Brie recurre permanentemente a temas políticos: la violencia, la guerra, la corrupción, la injusticia, los cuerpos insepultos. Pero esos temas, son modulados por lo teatral. Bellamente modulados. Cuando Marcelo Quiroga Santa Cruz habla ante el parlamento y su discurso genera oposición, Brie decide apelar al teatro: la oposición no se dice con el lenguaje de las palabras, la oposición “se muestra” con el lenguaje teatral. Y entonces la actriz Mía Fabrri -quien interpreta a Cristina pero que en ese momento deja de serlo para jugar el rol de oponente- interrumpe con diferentes objetos (sillas, ropas) el avance verbal de Quiroga.

La puesta finaliza como comienza: con la voz en off del propio Quiroga en un encendido discurso. Luego, Brie hace un gesto con la mano al público para que detenga el aplauso. Quiere hablar. Quiere decir que el pensamiento de Marcelo sigue vigente. Que su desaparición, que la lucha de la familia reclamando justicia y que la indigencia material de la Bolivia actual, continúan.

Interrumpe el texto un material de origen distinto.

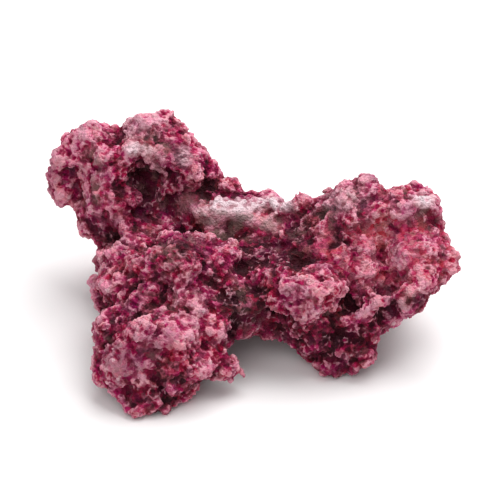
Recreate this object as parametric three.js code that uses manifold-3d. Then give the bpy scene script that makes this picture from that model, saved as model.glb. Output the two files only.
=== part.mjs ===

La estremecedora vida de Marcelo -desconocida pero a la vez tan familiar para los latinoamericanos- se sucedía en la escena. Y la escena se sucedía en la calle. Y la calle se sucedía en el mundo.

En la escena, Marcelo obligaba a respirar. En la calle, se marchaba repudiando a Bush. En el mundo, se cumplían treinta años sin Pasolini. Aquel que una vez escribió: “tengo piedad de los jóvenes fascistas y para los viejos, no dispongo de otra cosa que la violencia de la razón”.